Liebste, das glaube ich eben auch, wie könnte ich sonst in diesem Zustande weiterleben (Kopfschmerzen mit eingerechnet). Ich bin zwar nicht überzeugt, dass solche Streitigkeiten (gräßliche Konditorei!) nicht wieder vorkommen werden, aber sie werden nicht die Spannung des kurzen Beisammenseins, des vagen und gespensterreichen Provisoriums als Verstärkung der Bitternis haben und deshalb als allgemeine menschliche Not ertragen werden müssen. Du wirst auf den Stein schlagen, und der Stein wird ein wenig geritzt werden.
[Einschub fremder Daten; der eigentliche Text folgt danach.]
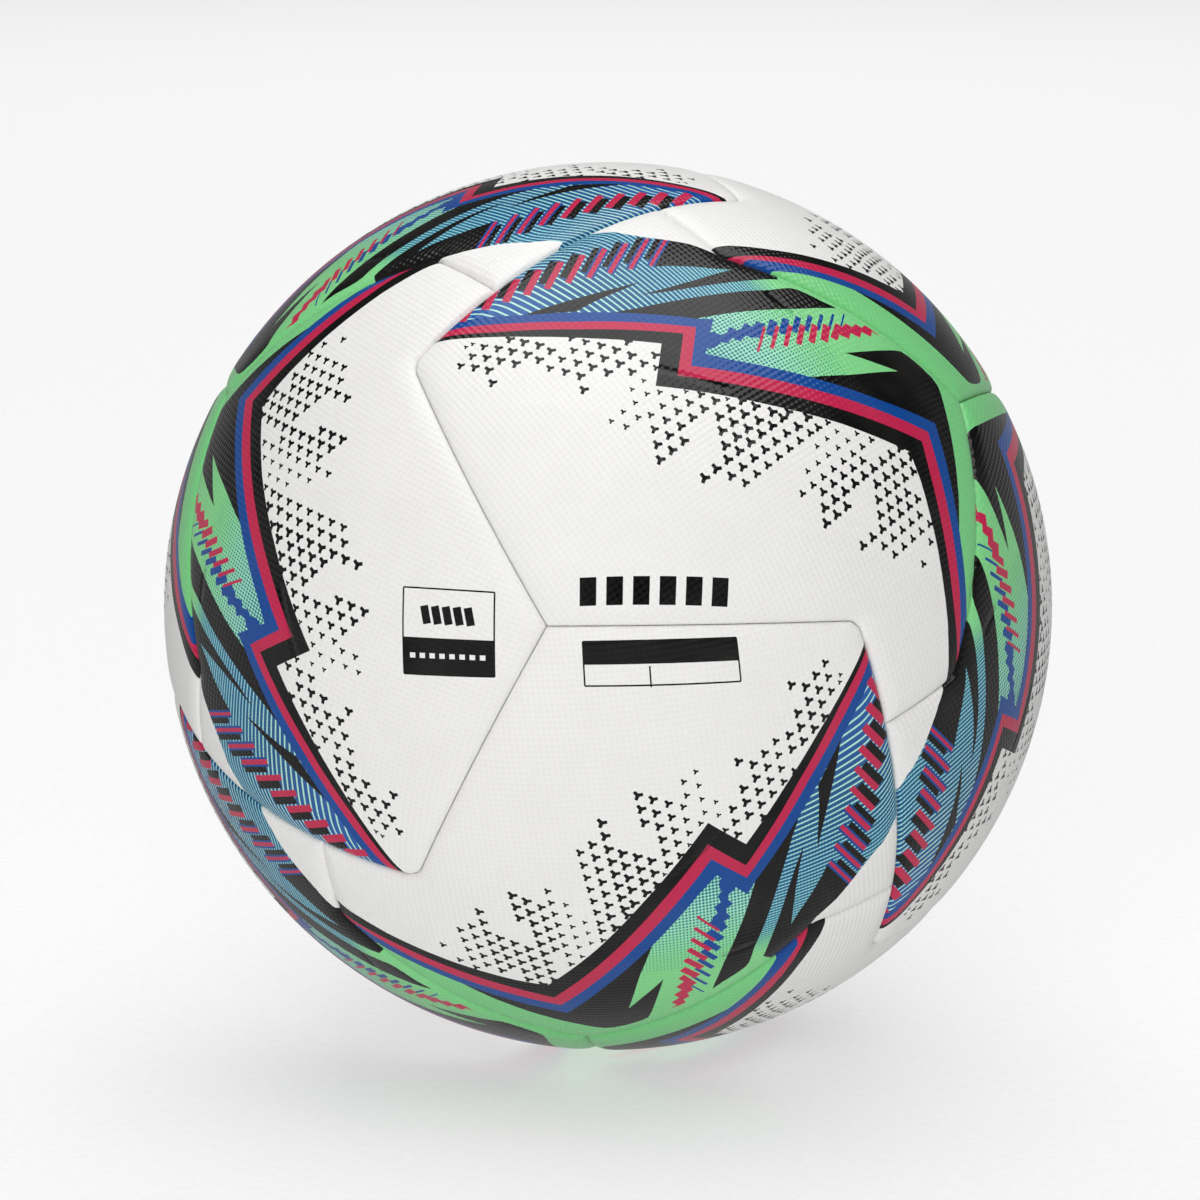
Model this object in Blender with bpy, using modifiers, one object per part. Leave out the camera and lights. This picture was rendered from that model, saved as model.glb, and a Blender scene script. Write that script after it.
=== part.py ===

Zerbröckelt er nicht vorzeitig, wird er es ertragen, ebenso wie es die Hand wird ertragen müssen. - Was mich augenblicklich betrifft, so beherrschen mich, von den heutigen ausnahmsweisen (seit München) Kopfschmerzen abgesehn, fast ausschließlich die Gedanken an den Wohnungswechsel und die kleinen, aber innerhalb des allgemeinen Negativums, in dem ich lebe, wenigstens positiven Hoffnungen, die sich daran knüpfen. Schon mein Gang in das Wohnungsbureau war eine nicht zu verachtende Leistung. Seitdem umschweben mich 3 Frauen in unverdienter Freundlichkeit, die Inhaberin des Wohnungsbureaus, die Hausmeisterin des Hauses, in dem ich wohnten will, und das Dienstmädchen der Partei, die mir ihre Wohnung überlassen will. Seit gestern hat sich ihnen noch meine Mutter, wirklich sehr gütig, angeschlossen. Mehr verrate ich nicht, erst übermorgen, bis es sich entscheidet. - Morgen gehn die Bücher an Dich ab.

Franz




Ich bin zwar nicht ... : Die Bemerkung bezieht sich auf den gemeinsamen Aufenthalt in München, 10.-12. November 1916.